Поможет или нет? Ведь Катрин такая своевольница с рождения! Вернее, была такой еще до своего появления на свет: ни одного из своих многочисленных детей — четырех сыновей и шести дочерей (одна из них, Ольга, умерла младенцем) — Марья Федоровна не вынашивала так трудно и мучительно, как эту девчонку. Ее мучила страшная тошнота все девять месяцев, и это изумляло даже видавших виды повитух. Известно ведь, что после первых трех месяцев беременных женщин не тошнит. Лекарь‑акушер бодрился, но Екатерина прекрасно видела, как и он боится предстоящих родов. И решила на всякий случай сама присматривать за их течением.

Правильно сделала! Иначе этим страхом да чрезмерной почтительностью ее невестку‑страдалицу вовсе уморили бы до смерти собравшиеся вокруг ее ложа медицинские светила да повитухи. Только и знали, что кланялись да бормотали:

— Осмелюсь спросить, как себя чувствует ваше императорское высочество… А не соблаговолите ли потужиться, ваше императорское высочество…

Между тем оное высочество уже готовилось испустить дух, вот до чего дошло дело. И кабы не решительность императрицы…

С чувством исполненного долга Екатерина писала вечером того же дня, 19 мая 1788 года, милому другу Потемкину‑Таврическому:

«Жизнь матери была два с половиной часа в немалой опасности от единого ласкательства и трусости окружающих ее врачей; и, видя сие, ко времени кстати удалось мне дать добрый совет, чем дело благополучно и кончилось». Маленькая принцесса появилась на свет в результате кесарева сечения — «вылупилась», как выражалась императрица. Поскольку, едва разродившись, Марья Федоровна залилась слезами: она ждала сына, сына, сына, а тут снова девочка, императрица взяла малышку под свое покровительство и велела наречь ее Екатериною — в честь нее самой. Да еще и присовокупила:

— Что проку в мальчишках? Они только на то и годятся, что делать детей своим женам. Мужской пол — еще не условие ума и удачливости. Посмотри на меня — я женщина, но император в России не какой‑то там мужчина, а я именно я! — Екатерина частенько называла себя императором, а не императрицей.
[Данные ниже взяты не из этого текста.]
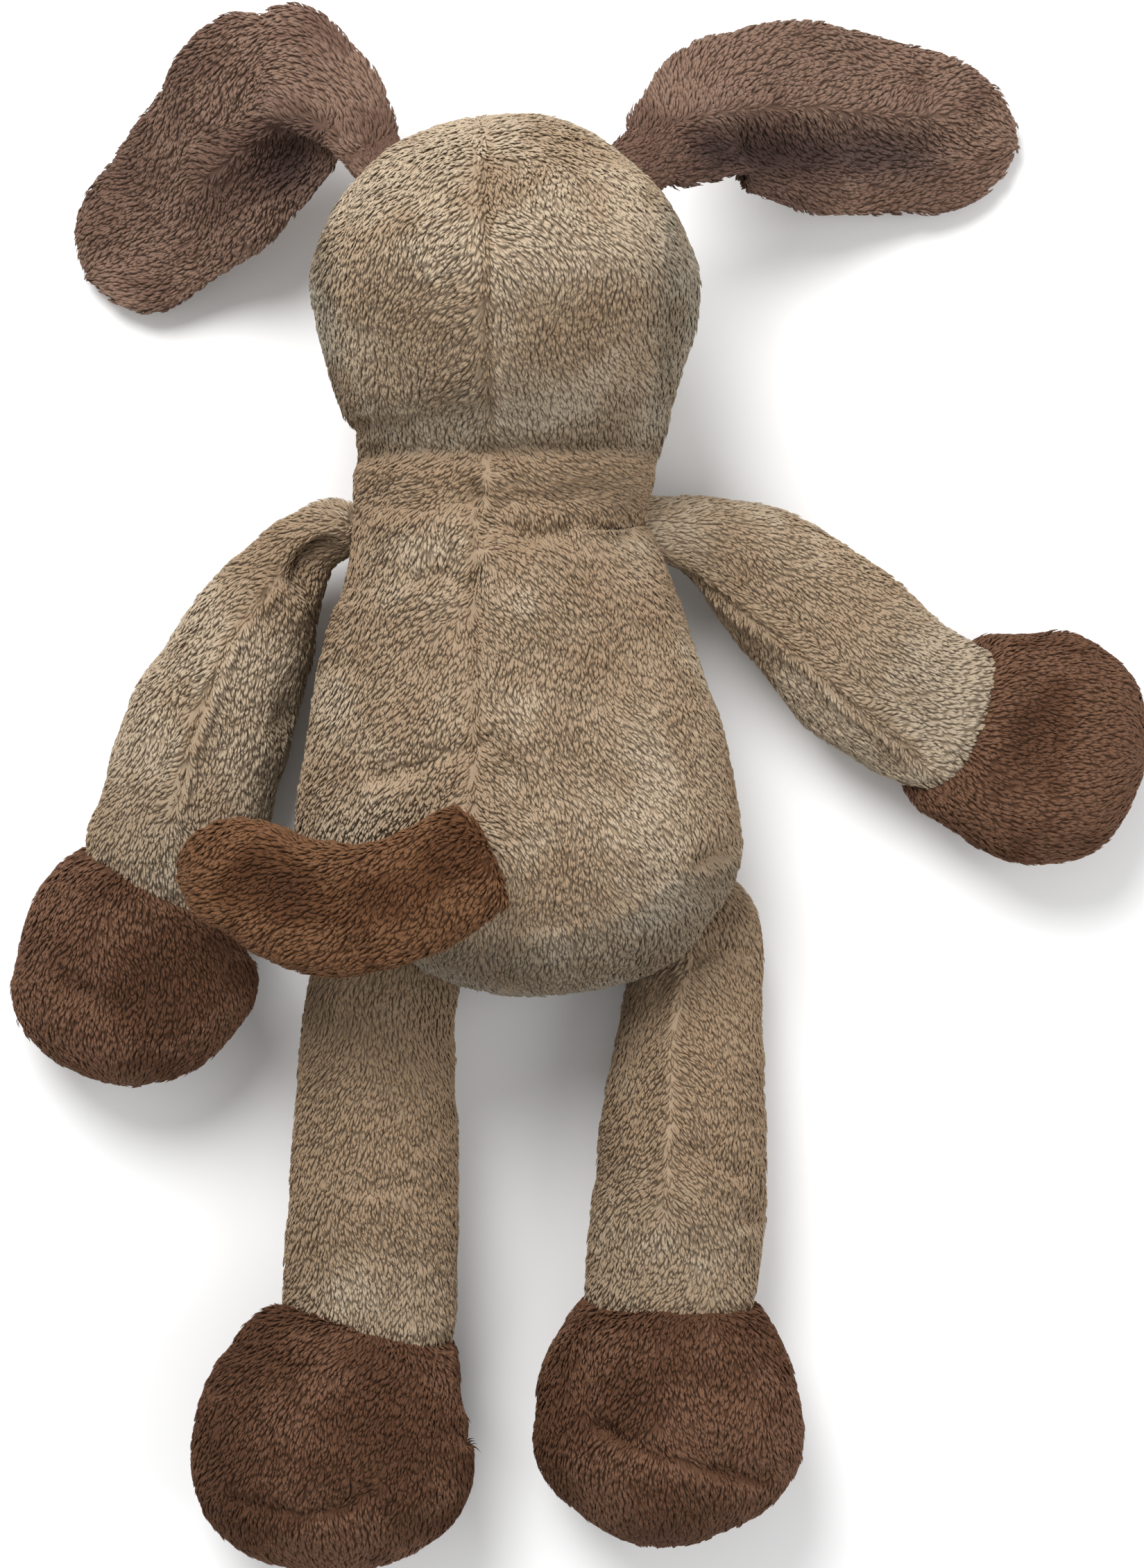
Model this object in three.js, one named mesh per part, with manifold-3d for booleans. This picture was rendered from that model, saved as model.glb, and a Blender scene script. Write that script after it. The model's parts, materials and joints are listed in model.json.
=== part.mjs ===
// A floppy plush dog lying face down, arms and legs spread, tail laid over its back.
// Millimetres, +Z up. +Y points to the head, +X to the dog's right hand side. The parts are placed
// from a point near the middle of the body, and the last step moves the origin to the surface that
// the dog lies on, under the middle of its outline.

import * as THREE from 'three';
import { mergeVertices } from 'three/addons/utils/BufferGeometryUtils.js';
import Module from 'manifold-3d';

// ---------------------------------------------------------------- driving dimensions

const SKIN = 2;            // fabric panel, backing and pile together
const SEAM_GAP = 0.2;      // each panel stands this far back from its seam
const FILL_GAP = 0.8;      // between a panel and the filling behind it
const FILLING = SKIN + FILL_GAP;
const WADDING = 3.2;       // depth of the thin wadding inside the folded ears
const FILLING_FLOOR = 4.5; // fillings stay this far above the surface the dog lies on
const END_HOLE = 0.05;     // where panels gather to a point they stop at this part of their width

const HEAD_RADIUS = 43.5;
const HEAD_HEIGHT = 57;    // centre of the head above the surface
const NECK_RADIUS = 34;
const BODY_HALF_WIDTH = 51;
const BODY_HALF_HEIGHT = 35;
const BODY_HEIGHT = 33;    // centre of the body above the surface
const ARM_HALF_WIDTH = 20;
const ARM_HALF_HEIGHT = 18.5;
const PAW_HALF_WIDTH = 28.5;
const PAW_HALF_HEIGHT = 20;
const LEG_HALF_WIDTH = 21;
const LEG_HALF_HEIGHT = 19.5;
const FOOT_HALF_WIDTH = 31;
const FOOT_HALF_HEIGHT = 26;
const EAR_HALF_WIDTH = 21.5;
const EAR_HALF_HEIGHT = 4.2;
const TAIL_HALF_WIDTH = 14.5;
const TAIL_HALF_HEIGHT = 7.5;

const MIDDLE_X = -15.5;    // the head and body lie a little left of the outline's middle
const NECK_HINGE = new THREE.Vector3(-16.5, 68, 35);
const NECK_BALL = new THREE.Vector3(34.3, 32.3, 32.3);

const BEIGE = 0x96836b;
const BROWN = 0x6e5443;

// ---------------------------------------------------------------- materials

function plush(colour) {
  return new THREE.MeshStandardMaterial({ color: colour, roughness: 0.95, metalness: 0 });
}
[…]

Ну а «какой‑то там мужчина» — это, понятное дело, подразумевался ее сын Павел, которого она на дух не выносила. — Наша маленькая Катрин в свое время тоже взойдет на трон, и еще неизвестно, кто будет властвовать, она или ее супруг!

Говоря так, Екатерина Алексеевна имела в виду, что всякая особа из российского царского дома непременно выйдет замуж за какого‑нибудь короля или принца, однако, чуть только Катрин подросла и начала понимать частенько повторяемые и пересказываемые ей бабушкины слова, она принялась придавать им совершенно другое значение. Она видела себя не на каком‑нибудь троне вообще, а именно на русском!

Разумеется, об этих детских бреднях никто поначалу не подозревал. Императрица несколько даже разочаровалась в ней и описывала ее барону Гримму, своему постоянному корреспонденту с ноткой пренебрежения: «О ней еще нечего сказать, она слишком мала и далеко не та, что были братья и сестры в ее лета. Она толста, бела, глазки у нее хорошенькие, и сидит она целый день в углу со своими игрушками, болтает без умолку, но не говорит ничего, что было бы достойно внимания».

Впрочем, именно этой замкнутостью и тихостью нрава и понравилась двухлетняя сестричка старшему брату Александру, который был старше ее на десять с половиной лет. Сам он был склонен к задумчивости, тишине и созерцательности, переизбыточное оживление большого семейства немало раздражало его, оттого среди всех прочих братьев и сестер он и предпочитал Катрин. И стоило ей ощутить это ласковое внимание брата (мужское внимание — как определяла для себя императрица, прекрасно знавшая, что у любви нет возраста, так же, как слов «уже поздно» или «еще рано»), как она мигом перестала быть «белой и толстой», перестала сидеть в углу с игрушками, а принялась кругом бегать за братом, и оторвать ее от Александра было совершенно невозможно. Причем чем дольше, тем меньше бескорыстного, невинного восхищения светилось в ее ярких, темных, больших глазах, а тем больше можно было увидеть в них ревности собственницы, никому не желающей уступать любимую игрушку.